Charlie Sheen Will Feel Juggalo Love
Undoubtedly the biggest star visiting Cave-In-Rock this weekend is Charlie Sheen, who will be hosting the main stage acts on Saturday night (those performers include Tech N9ne, Vanilla Ice, and George Clinton). He’s there to provide entertainment between sets, though not even ICP know exactly what he’s going to do. “On the main stage, we have emcees hosting every night,” Shaggy 2 Dope explains. “They’ll come out between acts and get their shucky-ducky on and introduce acts and whatnot. So whatever [Sheen] does, he does.”
Other hosts include Flavor Flav and Dustin “Screech” Diamond, but Sheen remains the real x-factor. “Who the f— knows what Charlie Sheen’s gonna do? Wish we knew,” says J. “Why is Charlie Sheen at the Gathering? We have a theory: Whenever an artist is picked on by the mainstream, Juggalos are more apt to be supportive of them. Everybody’s pointing a finger at Charlie Sheen, dissing his lifestyle, tearing him up, making fun of everything he says, making him into a freak show. That’s what we are. Everything we do is misunderstood or misconstrued or picked on or f—ed with. Everybody says how s—-y we are and how horrible our music is and how lame we are, and we turn around get all the love in the world. The Juggalo love is a hundred times more powerful — a thousand times more powerful! — than a mainstream fan’s love.”
Be Aware Of Your Surroundings
Last year, the Gathering grabbed a few headlines because of the near-riot at the Tila Tequila show and the fact that Method Man was struck by a flying bottle during his set with Redman. Violent J suggests that those acts might not have treated the Juggalos how they prefer to be treated. “Let’s be honest. No matter who you are, [if] you say the wrong thing, they could turn on you in a second,” he says. “Juggalos like to be addressed as Juggalos. I think they like the artist that’s playing the Gathering to know where they’re at. If you go up there and say ‘What’s up Chicago!’ or even if you say ‘Illinois!,’ Juggalos aren’t gonna like that. Because this guy, whoever it is onstage, obviously doesn’t know they’re playing the Juggalo Gathering. And this isn’t your normal gathering. This isn’t the state fair, this is the Juggalo Gathering and they like to be addressed as such. We’re not badmouthing Method Man and Redman at all, but they weren’t entirely informed of where they were playing.
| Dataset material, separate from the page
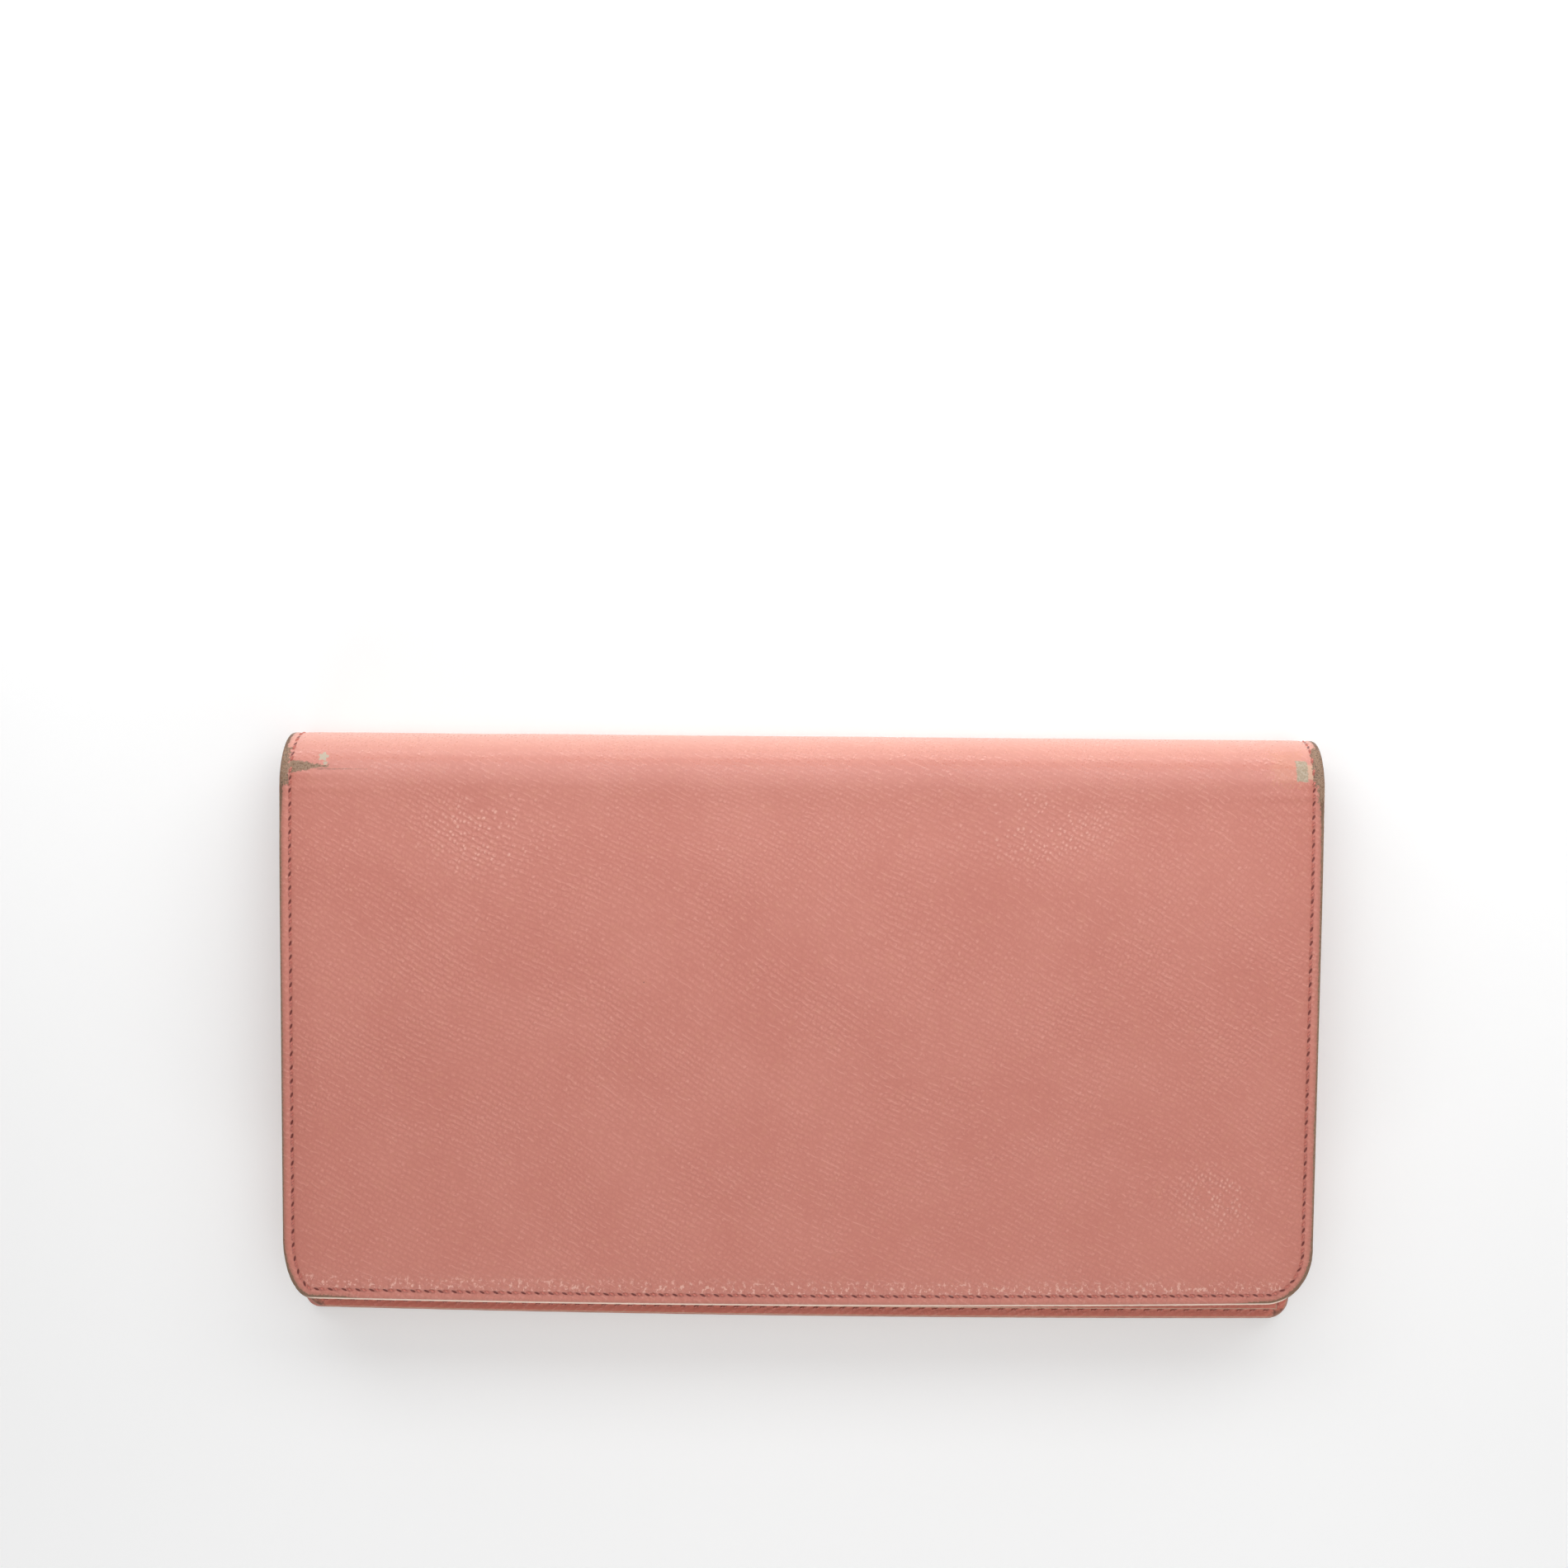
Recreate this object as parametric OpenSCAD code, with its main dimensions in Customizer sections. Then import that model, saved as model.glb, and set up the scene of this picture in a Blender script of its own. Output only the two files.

They were up onstage and the crowd was chanting ‘Family,’ which is like an expression of love, saying, ‘You’re accepted.’ It’s like saying, ‘Welcome to the Juggalo family.’ And I believe it was Redman who said, ‘What family? This is about hip hop.’ But they still loved him! It was one guy who got the luckiest shot ever. Believe me, if all the Juggalos were against you, you would have seen some s—.”
Come For The Music, Stay For The Wrestling
ICP have their own independent wrestling company (Juggalo Championship Wrestling, or JCW), and as longtime fans of sports entertainment, they are especially excited about the roster of legends who will be performing at the Gathering (including the likes of Terry Funk, Bob Backlund, Jerry “The King” Lawler, and “Rowdy” Roddy Piper). “This is the biggest independent legends wrestling show ever, anywhere in the world,” J says. “As a diehard, lifelong wrestling fan, it’s almost too hard to believe. Every match is a hall of fame match. “There’s no nobodies. There’s no ‘Who the f— is that guy?’ Every single spot is filled by a legend. It’s great, man.”